Johannes Hewig first became interested in psychophysiology in 1998 while working as an undergraduate researcher for Ewald Naumann and Dirk Hagemann at the University of Trier (where he also completed his Ph.D.). “One of my main interests back then and now is human decision-making and individual differences,” he says. “Why does one person like certain things and will invest a lot of effort whereas someone else is not interested at all? I thought and still think that psychophysiology is a promising tool to answer these kinds of questions.”
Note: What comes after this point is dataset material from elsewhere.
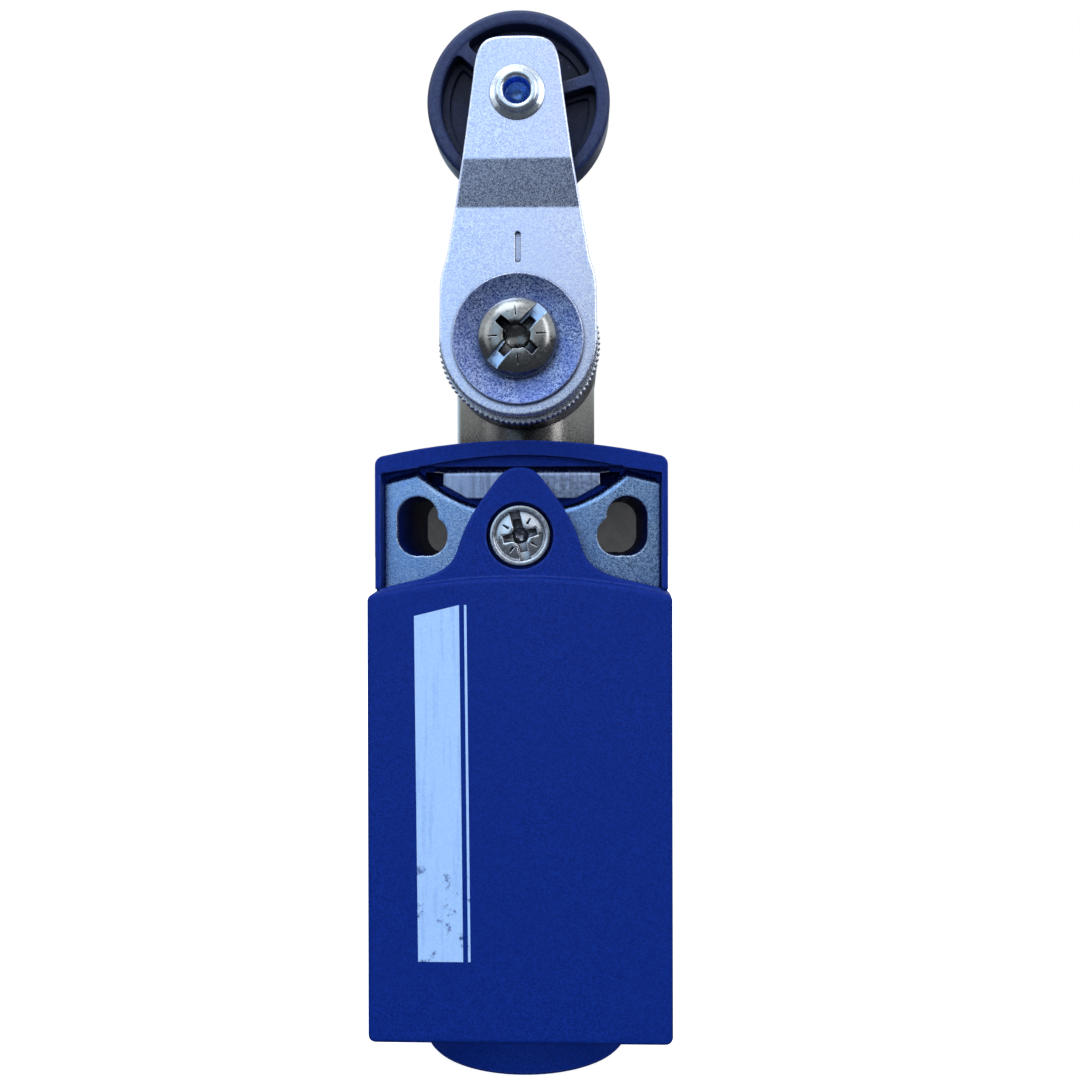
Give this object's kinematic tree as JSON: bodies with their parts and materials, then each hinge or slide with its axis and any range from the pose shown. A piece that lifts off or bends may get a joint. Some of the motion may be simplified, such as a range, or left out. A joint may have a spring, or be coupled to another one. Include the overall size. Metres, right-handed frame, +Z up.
{
  "type": "limit switch",
  "caption": "Compact limit switch with a blue moulded housing, a bottom cable entry, a rotary metal head and a steel lever arm that carries a plastic roller.",
  "frame": {"origin": "midway between the two round fixing holes, on the mounting plane at the back of the case", "axes": "+Z up towards the lever, +Y out of the back towards the surface that the switch is screwed to, +X to the right seen from the front"},
  "size_m": [0.031, 0.0384, 0.1089],
  "materials": {
    "blue_housing": "matte",
    "nickel_zamak": "satin",
    "zinc_plate": "satin",
    "zinc_washer": "satin",
    "stainless": "satin",
    "screw_steel": "satin",
    "roller_plastic": "satin",
    "bright_rivet": "satin",
    "shaft_steel": "satin",
    "spring_steel": "satin",
    "brass": "satin",
    "silver_contact": "satin",
    "black_rubber": "matte",
    "bronze": "satin",
    "white_acetal": "satin",
    "black_moulding": "matte",
    "grey_moulding": "matte"
  },
  "bodies": {
    "housing": {"case": "blue_housing", "cover": "blue_housing", "fixing_plate": "zinc_plate", "head_clip": "stainless", "cover_gasket": "black_rubber", "cover_screw": "screw_steel", "cover_screw_retainer": "white_acetal", "cover_screw_insert": "brass", "head_body": "nickel_zamak", "head_seal_ring": "black_rubber", "plunger_guide": "brass", "shaft_bush": "bronze", "shaft_seal": "black_rubber", "plunger_spring": "spring_steel", "carrier_spring": "spring_steel", "contact_block_base": "black_moulding", "contact_block_front": "grey_moulding", "upper_left_terminal": "brass", "upper_right_terminal": "brass", "lower_left_terminal": "brass", "lower_right_terminal": "brass", "wire_clamps": "screw_steel", "terminal_screws": "screw_steel", "fixed_contact_tips": "silver_contact"},
    "lever": {"shaft": "shaft_steel", "cam": "shaft_steel", "cam_pin": "spring_steel", "shaft_circlip": "spring_steel", "notched_washer": "zinc_plate", "lever_arm": "zinc_plate", "clamp_washer": "zinc_washer", "clamp_screw": "screw_steel", "roller_rivet": "bright_rivet"},
    "roller": {"roller": "roller_plastic"},
    "plunger": {"plunger": "white_acetal"},
    "contacts": {"contact_carrier": "white_acetal", "break_bridge": "brass", "make_bridge": "brass", "moving_contact_tips": "silver_contact", "break_contact_spring": "spring_steel", "make_contact_spring": "spring_steel"}
  },
  "joints": [
    {"name": "lever_swing", "type": "hinge", "parent": "housing", "child": "lever", "pos_m": [0, -0.0344, 0.0193], "axis": [0, -1, 0], "range_deg": [-70, 70], "stiffness_Nm_per_rad": 0.12},
    {"name": "roller_spin", "type": "hinge", "parent": "lever", "child": "roller", "pos_m": [0, -0.0311, 0.0433], "axis": [0, -1, 0], "continuous": true},
    {"name": "plunger_travel", "type": "slide", "parent": "housing", "child": "plunger", "axis": [0, 0, -1], "range_m": [0, 0.003], "stiffness_N_per_m": 1500, "deforming": ["plunger_spring"]},
    {"name": "contact_travel", "type": "slide", "parent": "housing", "child": "contacts", "axis": [0, 0, -1], "range_m": [0, 0.003], "stiffness_N_per_m": 500, "deforming": ["carrier_spring"]}
  ],
  "couplings": [
    {"joint": "contact_travel", "follows": "plunger_travel", "ratio": 1}
  ]
}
In pursuit of these questions, Hewig uses a wide array of physiological measures, including fMRI, and EEG/ERP, to ask questions about “decision-making in economic contexts and its psychophysiological underpinnings,” (research which is supported by the Volkswagen Foundation through 2016). His current line of research has focused on the use of computerized blackjack simulations to explore neural indices of reward responsivity and risk. A recent study in problem gamblers, for example, demonstrated that gamblers may show larger reward-related neural activity than non-gambling controls, which may be related to making more risky decisions within the game. Likewise, a blackjack study conducted in the scanner explored the neural correlates of both overly risky and overly conservative decisions in an unselected sample.
A relatively recent academic appointment, Hewig is now working on establishing his lab in Würzburg, and will likely be accepting graduate students this coming fall: “I try to foster a cooperative atmosphere, which in my view is a necessary precondition for a productive and effective lab,” he says. “I attempt to follow a goal-oriented leadership approach, which I think is the best to motivate people at a lab and this hopefully leads to productivity and effectiveness.” As his lab grows, and the science progresses, Hewig looks forward to increasingly sophisticated psychophysiological measures. “I guess the combination of psychophysiological methods will grow in importance and a network-based understanding of brain processes will advance,” he says. As for future technological developments which he eagerly anticipates, Hewig—like any psychophysiologist who has found him or herself covered in saline gel—dreams of the development of an electrode cap “which is attached to the head without any additional preparation and which nonetheless provides excellent data quality.”